◆ Your objective
Only the lines starting at the one with "1014)], 2.6, 8, 6);" and ending at the one with "if empty is" should be copied, exactly and with both ends kept.

◆ Data block
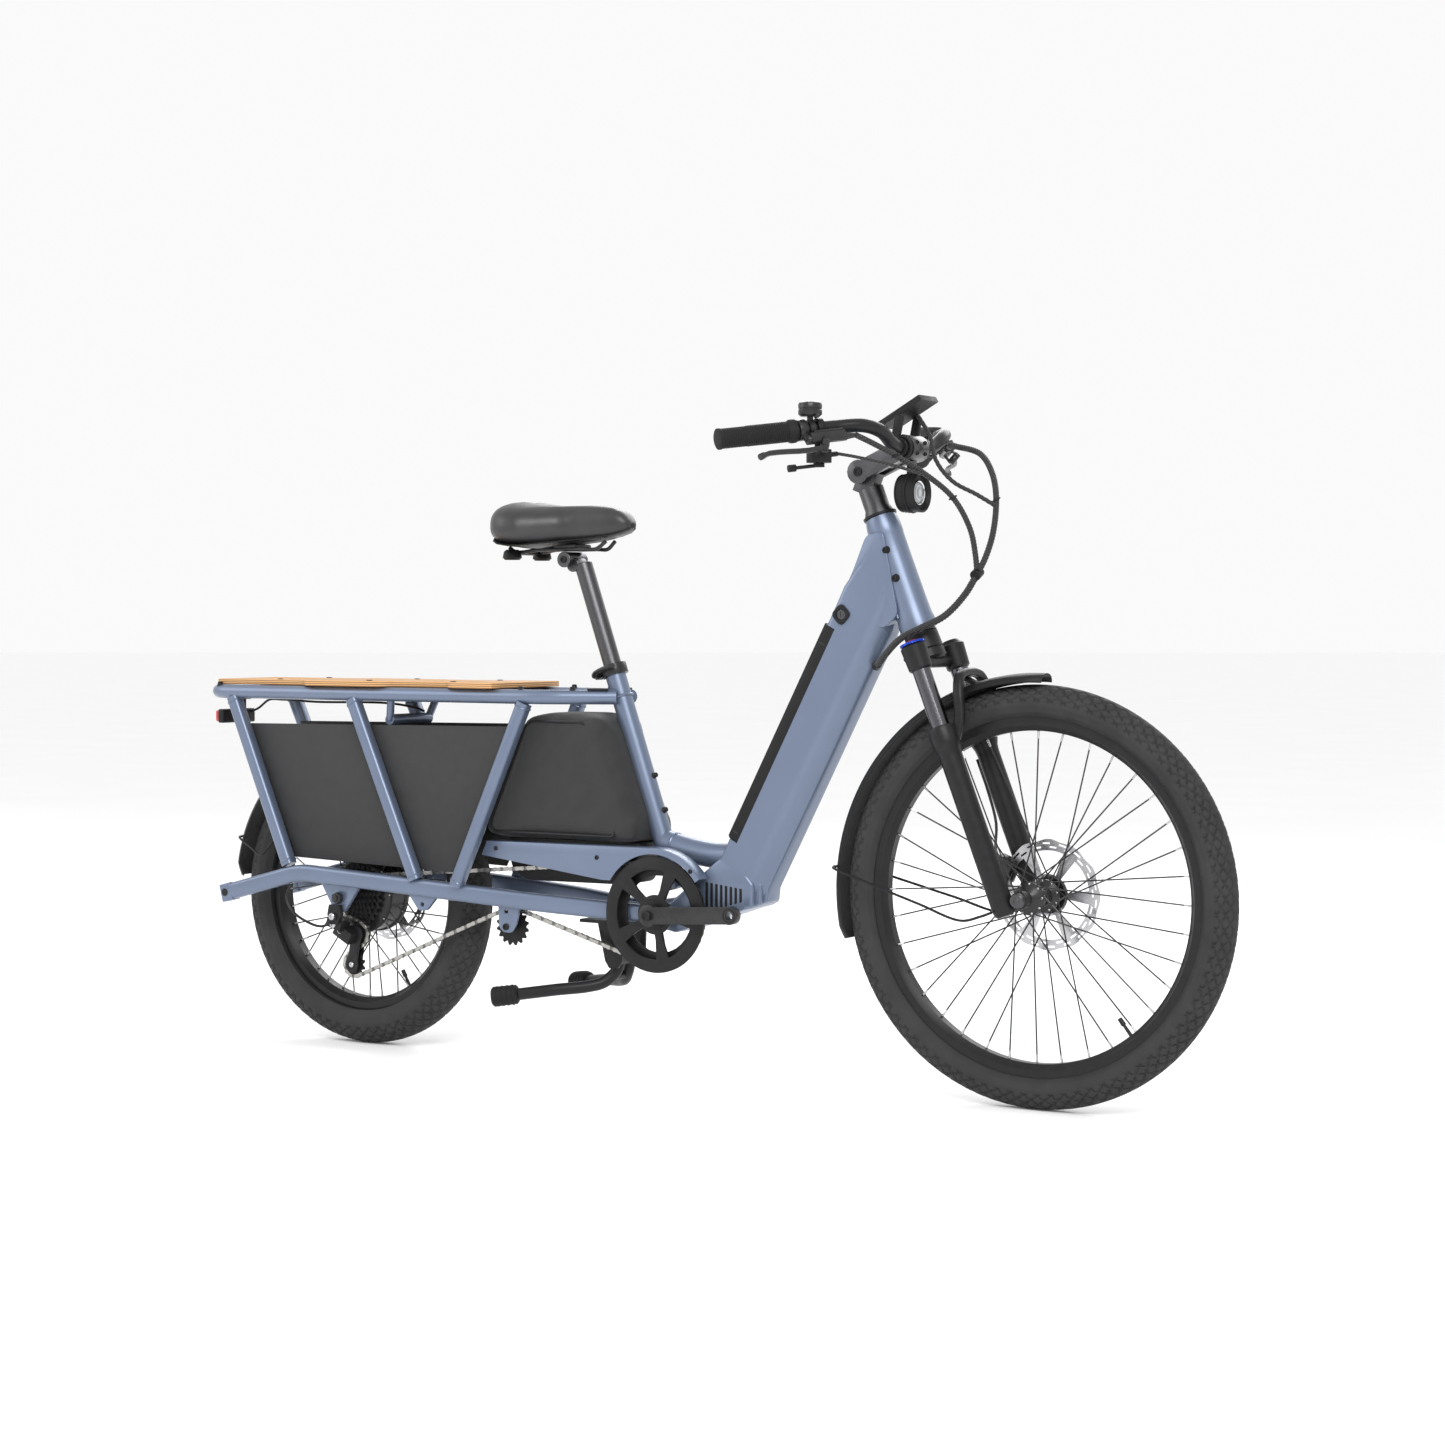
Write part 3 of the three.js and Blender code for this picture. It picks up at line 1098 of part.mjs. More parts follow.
function frontCaliper() {
  const turn = Math.PI / 2 - HEAD_ANGLE;
  const centre = onFork(62, -16, 40.6);
  const body = block(v3(30, 26, 46), centre, turn);
  const bracket = block(v3(20, 10, 30), onFork(58, -11, 52), turn);
  const slot = discSlot(FRONT_AXLE, FRONT_DISC_Y);
  const pipe = hose([
    onFork(78, -22, 50), onFork(100, -26, 56), onFork(140, -14, 64), onFork(200, -9.6, 66),
    onFork(250, -9.6, 66),
  ], 2.4, 16);
  const onLeg = (height) => onFork(height, FORK_LEG_FORWARD, FORK_LEG_Y);
  const legSpace = rod(onLeg(-30), onLeg(262), 19, 19, 14);
  return cut(join(body, bracket, pipe), slot, legSpace);
}

function frontFender() {
  const shell = fenderArc(FRONT_AXLE, FRONT_FENDER_RADIUS, 33, 87.5, 194);
  const stays = [LEFT, RIGHT].map((side) => hose([
    v3(1008, side * 28, 374), v3(1008, side * 38, 373), v3(1060, side * 48, 358), v3(1180, side * 64, 325),
    v3(1262, side * 74, 303), v3(1300, side * 80, 312), v3(1322, side * 84, 320),
  ], 2.2, 11, 6));
  const bridge = pin(1004.6, 374, -30, 30, 2.2, 8);
  const mount = block(v3(22, 14, 6), onFork(362.5, FORK_LEG_FORWARD + 46, 0), Math.PI / 2 - HEAD_ANGLE);
  return join(shell, stays, bridge, mount);
}

add('fork_crown', forkCrown(), BLACK_METAL);
add('preload_dial', preloadDial(), DIAL_BLUE);
add('fork_lowers', forkLowers(), BLACK_METAL);
add('front_caliper', frontCaliper(), BLACK_METAL);
add('front_fender', frontFender(), BLACK_PLASTIC);

// ---------------------------------------------------------------- stem and handlebar
const STEM_PIVOT = onFork(STEM_PIVOT_HEIGHT);
const BAR_CENTRE = v3(1130, 0, 1060);

function stemBase() {
  const body = turned([
    [0, 674], [27, 674], [21, 688], [21, 722], [0, 722],
  ], STEER_FOOT, STEER_UP, 16);
  const tongue = pin(STEM_PIVOT.x, STEM_PIVOT.z, -12.5, 12.5, 19, 16);
  const neck = new THREE.BoxGeometry(34, 25, 40);
  neck.rotateY(Math.PI / 2 - HEAD_ANGLE);
  const at = onFork(734);
  neck.translate(at.x, 0, at.z);
  const bore = rod(onFork(660), onFork(718), 14.8, 14.8, 14);
  const pinHole = pin(STEM_PIVOT.x, STEM_PIVOT.z, -30, 30, 5.6, 12);
  return cut(join(body, tongue, solid(neck)), bore, pinHole);
}

const BAR_CENTRE_RADIUS = 15.8;
const barClampBore = () => pin(BAR_CENTRE.x, BAR_CENTRE.z, -60, 60, BAR_CENTRE_RADIUS + 0.5, 14);

function stemArm() {
  const lean = Math.atan2(BAR_CENTRE.z - STEM_PIVOT.z, BAR_CENTRE.x - STEM_PIVOT.x);
  const length = BAR_CENTRE.distanceTo(STEM_PIVOT);
  const cheeks = [LEFT, RIGHT].map((side) => {
    const from = side * 13.2;
    const to = side * 25;
    const disc = pin(STEM_PIVOT.x, STEM_PIVOT.z, from, to, 20, 16);
    const cheek = new THREE.BoxGeometry(length, Math.abs(to - from), 32);
    cheek.translate(length / 2, (from + to) / 2, 0);
    cheek.rotateY(-lean);
    cheek.translate(STEM_PIVOT.x, 0, STEM_PIVOT.z);
    return join(disc, solid(cheek));
  });
  const bridgeGeometry = new THREE.BoxGeometry(length - 46, 40, 26);
  bridgeGeometry.translate((length + 46) / 2 - 2, 0, 0);
  bridgeGeometry.rotateY(-lean);
  bridgeGeometry.translate(STEM_PIVOT.x, 0, STEM_PIVOT.z);
  const clamp = pin(BAR_CENTRE.x, BAR_CENTRE.z, -26, 26, 22, 16);
  const hinge = pin(STEM_PIVOT.x, STEM_PIVOT.z, -20, 20, 5, 12);
  const lampPost = block(v3(14, 8, 22), v3(1133, 0, 1033.4));
  return cut(join(cheeks, solid(bridgeGeometry), clamp, hinge, lampPost), barClampBore());
}

// Right half of the bar from the clamp to the grip's end; the left half mirrors it.
const BAR_HALF = [
  v3(1130, 0, 1060), v3(1130, -38, 1060), v3(1133, -70, 1066), v3(1133, -104, 1082), v3(1120, -138, 1090),
  v3(1088, -172, 1087), v3(1048, -228, 1079), v3(1010, -281, 1071), v3(973, -332, 1063.5),
];
const BAR_END = BAR_HALF[8];
const GRIP_START = BAR_HALF[6];
const BAR_OUT = BAR_END.clone().sub(GRIP_START).normalize();
const BAR_AHEAD = v3(-BAR_OUT.y, BAR_OUT.x, 0).normalize();

// A point on the straight part of the right half, by its distance inboard of the grip.
const onBar = (inboard) => GRIP_START.clone().addScaledVector(BAR_OUT, -inboard);

function handlebar() {
  const left = BAR_HALF.slice(1).reverse().map((p) => v3(p.x, -p.y, p.z));
  const tube = hose([...left, ...BAR_HALF], BAR_RADIUS, 28, 8);
  const centre = pin(BAR_CENTRE.x, BAR_CENTRE.z, -42, 42, BAR_CENTRE_RADIUS, 14);
  return join(tube, centre);
}

const BAR_SPACE_RADIUS = BAR_RADIUS + 1.2;

function gripRight() {
  const inner = GRIP_START.clone().addScaledVector(BAR_OUT, 2);
  const outer = BAR_END.clone().addScaledVector(BAR_OUT, 6);
  const sleeve = rod(inner, outer, GRIP_RADIUS, GRIP_RADIUS, 16);
  const collar = rod(inner, inner.clone().addScaledVector(BAR_OUT, 12), 18.5, 18.5, 16);
  const boreEnd = BAR_END.clone().addScaledVector(BAR_OUT, 2.6);
  const bore = rod(onBar(10), boreEnd, BAR_SPACE_RADIUS, BAR_SPACE_RADIUS, 16);
  return cut(join(sleeve, collar), bore);
}

// Bore that clears the bar over its straight run beside the grip.
const barSpace = () => rod(onBar(-10), onBar(66), BAR_SPACE_RADIUS, BAR_SPACE_RADIUS, 14);

const barRing = (inboard, width, radius) => rod(onBar(inboard), onBar(inboard + width), radius, radius, 14);

const LEVER_DROP = THREE.MathUtils.degToRad(40);
const LEVER_OUT = BAR_AHEAD.clone()
  .multiplyScalar(Math.cos(LEVER_DROP))
  .add(v3(0, 0, -Math.sin(LEVER_DROP)));
const CYLINDER_DROP = 26;
const LEVER_PIVOT = onBar(36).addScaledVector(LEVER_OUT, 44.4);
const LEVER_AXIS = BAR_OUT.clone().cross(LEVER_OUT).normalize();

// Clamp ring, neck and master cylinder of a hydraulic brake, with two ears for the lever pin.
function brakePerch() {
  const beside = (inboard) => onBar(inboard).addScaledVector(LEVER_OUT, CYLINDER_DROP);
  const ring = barRing(2, 13, 17);
  const neck = rod(onBar(9), beside(12), 6, 6, 8);
  const cylinder = rod(beside(78), beside(10), 7, 8, 12);
  const fitting = rod(beside(93), beside(77), 4, 6, 8);
  const ears = [1, -1].map((end) => {
    const near = LEVER_PIVOT.clone().addScaledVector(LEVER_AXIS, end * 5.6);
    const far = LEVER_PIVOT.clone().addScaledVector(LEVER_AXIS, end * 10.4);
    const root = beside(36).addScaledVector(LEVER_AXIS, end * 6);
    return join(rod(near, far, 6, 6, 8), rod(root, far.lerp(near, 0.2), 2.6, 2.6, 5));
  });
  return cut(join(ring, neck, cylinder, fitting, ears), barSpace());
}

// Curved blade that runs along the grip, turning about its pin.
function brakeLever() {
  const onAxis = (along) => LEVER_PIVOT.clone().addScaledVector(LEVER_AXIS, along);
  const hub = rod(onAxis(-5), onAxis(5), 6, 6, 12);
  const at = (out, ahead) => onAxis(0).addScaledVector(BAR_OUT, out).addScaledVector(LEVER_OUT, ahead);
  const blade = hose([at(0, 1), at(18, 6), at(40, 7), at(74, 4), at(98, 4), at(112, 9)], 4.4, 7, 6);
  const knob = rod(at(108, 7), at(116, 11), 5.5, 5.5, 8);
  return join(hub, blade, knob);
}

const POD_CENTRE = onBar(40).add(v3(0, 0, -43));

function shifterPod() {
  const ring = barRing(34, 11, 16);
  const neck = rod(onBar(39.5).add(v3(0, 0, -13)), POD_CENTRE, 7, 7, 8);
  const pod = rod(POD_CENTRE.clone().add(v3(0, 0, -11)), POD_CENTRE.clone().add(v3(0, 0, 10)), 20, 20, 18);
  const cableExit = rod(POD_CENTRE, POD_CENTRE.clone().addScaledVector(BAR_OUT, -32), 4.5, 4, 8);
  return cut(join(ring, neck, pod, cableExit), barSpace());
}

const SHIFT_PIVOT = POD_CENTRE.clone().add(v3(0, 0, -15));

function shifterLever() {
  const hub = rod(SHIFT_PIVOT.clone().add(v3(0, 0, -3)), SHIFT_PIVOT.clone().add(v3(0, 0, 3.4)), 9, 9, 14);
  const tip = SHIFT_PIVOT.clone().addScaledVector(BAR_OUT, 34).addScaledVector(BAR_AHEAD, -16);
  const stalk = rod(SHIFT_PIVOT, tip, 3, 3, 8);
  const thumbPad = rod(tip, tip.clone().addScaledVector(BAR_OUT, 12), 6, 6, 10);
  return join(hub, stalk, thumbPad);
}

function bell() {
  const ring = barRing(20, 9, 15);
  const seat = onBar(24.5);
  const post = rod(seat.clone().add(v3(0, 0, 13)), seat.clone().add(v3(0, 0, 22)), 5, 5, 10);
  const drum = turned([[0, 20], [16, 20], [19, 24], [19, 39], [16, 43], [0, 44]], seat, v3(0, 0, 1), 14);
  return cut(join(ring, post, drum), barSpace());
}

// Left perch with the display's button pad clamped beside it.
function controlPad() {
  const ring = barRing(14, 16, 15);
  const seat = onBar(24).add(v3(0, 0, 16));
  const pad = rod(seat.clone().add(v3(-6, 0, -6)), seat.clone().add(v3(-6, 0, 10)), 18, 20, 14);
  return cut(join(ring, pad), barSpace());
}

const DISPLAY_TILT = THREE.MathUtils.degToRad(29);

function displayUnit() {
  const slab = new THREE.BoxGeometry(88, 62, 10);
  slab.rotateY(-DISPLAY_TILT);
  slab.translate(1125, 0, 1119);
  const arms = [LEFT, RIGHT].map((side) => {
    const ring = pin(BAR_CENTRE.x, BAR_CENTRE.z, side * 27, side * 35, 20.5, 14);
    const post = block(v3(14, 8, 42), v3(1123, side * 31, 1092), 0.2);
    return join(ring, post);
  });
  return cut(join(solid(slab), arms), barClampBore());
}

const LAMP_CENTRE = v3(1133, 0, 987.6);
const LAMP_PIVOT = v3(1133, 0, 1026);

function headlight() {
  const shell = turned([
    [0, -20], [27, -20], [31, -14], [32, 14], [32, 20], [28, 20], [26, 16], [0, 16],
  ], LAMP_CENTRE, v3(1, 0, 0), 28);
  const ears = [LEFT, RIGHT].map((side) => block(v3(12, 3, 20), v3(LAMP_PIVOT.x, side * 6, 1023)));
  return join(shell, ears);
}

add('stem_base', stemBase(), DARK_GREY_METAL);
add('stem_arm', stemArm(), DARK_GREY_METAL);
add('handlebar', handlebar(), BLACK_METAL);
add('headlight', headlight(), BLACK_PLASTIC);
add('display', displayUnit(), BLACK_PLASTIC);

const perch = brakePerch();
const lever = brakeLever();
const grip = gripRight();
add('grip_right', grip, GRIP_RUBBER);
add('grip_left', mirrorY(grip), GRIP_RUBBER);
add('brake_perch_right', perch, DARK_GREY_METAL);
add('brake_perch_left', mirrorY(join(perch, controlPad())), DARK_GREY_METAL);
add('brake_lever_right', lever, DARK_GREY_METAL);
add('brake_lever_left', mirrorY(lever), DARK_GREY_METAL);
add('shifter_pod', shifterPod(), BLACK_PLASTIC);
add('shifter_lever', shifterLever(), BLACK_PLASTIC);
add('bell', bell(), BLACK_METAL);

// ---------------------------------------------------------------- cables
const CABLE_CLIP = v3(1246, 12, 855);

function cableBundle() {
  const start = onBar(95.2).addScaledVector(LEVER_OUT, CYLINDER_DROP);
  const right = hose([
    start, v3(1130, -126, 1062), v3(1150, -88, 1044), v3(1180, -45, 1016), v3(1214, -12, 978),
    v3(1236, 6, 928), v3(1244, 10, 885), CABLE_CLIP,
  ], 5, 13, 6);
  const left = hose([
    v3(start.x, -start.y, start.z), v3(1142, 140, 1070), v3(1196, 118, 1056), v3(1236, 84, 1022),
    v3(1262, 48, 976), v3(1268, 24, 920), v3(1258, 16, 880), CABLE_CLIP,
  ], 5.5, 13, 6);
  const display = hose([
    v3(1138, 12, 1113), v3(1158, 15, 1080), v3(1170, 14, 1040), v3(1198, 18, 1006), v3(1236, 30, 984),
    v3(1264, 40, 966),
  ], 4, 12, 6);
  const lower = hose([
    CABLE_CLIP, v3(1230, 0, 822), v3(1204, -20, 788), v3(1174, -42, 769), v3(1142, -52, 752),
    v3(1112, -46, 728), v3(1094, -36, 713), v3(1083.5, -29, 706),
  ], 6, 13);
  const clip = rod(v3(1246, 4, 852), v3(1246, 20, 860), 9, 9, 10);
  const pod = POD_CENTRE.clone().addScaledVector(BAR_OUT, -33);
  const gear = hose([pod, v3(1112, -146, 1040), v3(1150, -96, 1028), v3(1181, -45, 1014)], 2.6, 8, 6);
  return join(right, left, display, lower, clip, gear);
}

add('cable_bundle', cableBundle(), BLACK_PLASTIC);

export default bicycle;
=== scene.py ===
import math

import bmesh
import bpy
from mathutils import Matrix, Quaternion, Vector


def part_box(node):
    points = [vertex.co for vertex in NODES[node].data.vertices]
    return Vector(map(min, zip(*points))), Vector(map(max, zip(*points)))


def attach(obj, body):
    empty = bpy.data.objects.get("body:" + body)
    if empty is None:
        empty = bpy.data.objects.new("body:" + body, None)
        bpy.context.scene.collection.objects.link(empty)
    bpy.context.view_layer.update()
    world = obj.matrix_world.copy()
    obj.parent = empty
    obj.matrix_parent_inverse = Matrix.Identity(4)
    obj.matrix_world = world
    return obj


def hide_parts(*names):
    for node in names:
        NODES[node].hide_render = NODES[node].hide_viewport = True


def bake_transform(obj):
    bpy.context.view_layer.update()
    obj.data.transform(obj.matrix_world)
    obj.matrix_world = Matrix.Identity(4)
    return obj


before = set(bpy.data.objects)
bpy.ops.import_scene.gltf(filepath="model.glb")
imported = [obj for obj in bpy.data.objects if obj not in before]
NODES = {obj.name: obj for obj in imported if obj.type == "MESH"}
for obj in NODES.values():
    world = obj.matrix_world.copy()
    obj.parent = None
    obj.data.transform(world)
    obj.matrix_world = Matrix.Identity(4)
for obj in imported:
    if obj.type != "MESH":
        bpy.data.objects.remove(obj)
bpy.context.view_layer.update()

# ---------------------------------------------------------------- places and sizes
# Shapes are written in millimetres from the point on the ground under the rear axle.
MM = 0.001
LEFT, RIGHT = 1, -1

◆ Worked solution
  const gear = hose([pod, v3(1112, -146, 1040), v3(1150, -96, 1028), v3(1181, -45, 1014)], 2.6, 8, 6);
  return join(right, left, display, lower, clip, gear);
}

add('cable_bundle', cableBundle(), BLACK_PLASTIC);

export default bicycle;
=== scene.py ===
import math

import bmesh
import bpy
from mathutils import Matrix, Quaternion, Vector


def part_box(node):
    points = [vertex.co for vertex in NODES[node].data.vertices]
    return Vector(map(min, zip(*points))), Vector(map(max, zip(*points)))


def attach(obj, body):
    empty = bpy.data.objects.get("body:" + body)
    if empty is None:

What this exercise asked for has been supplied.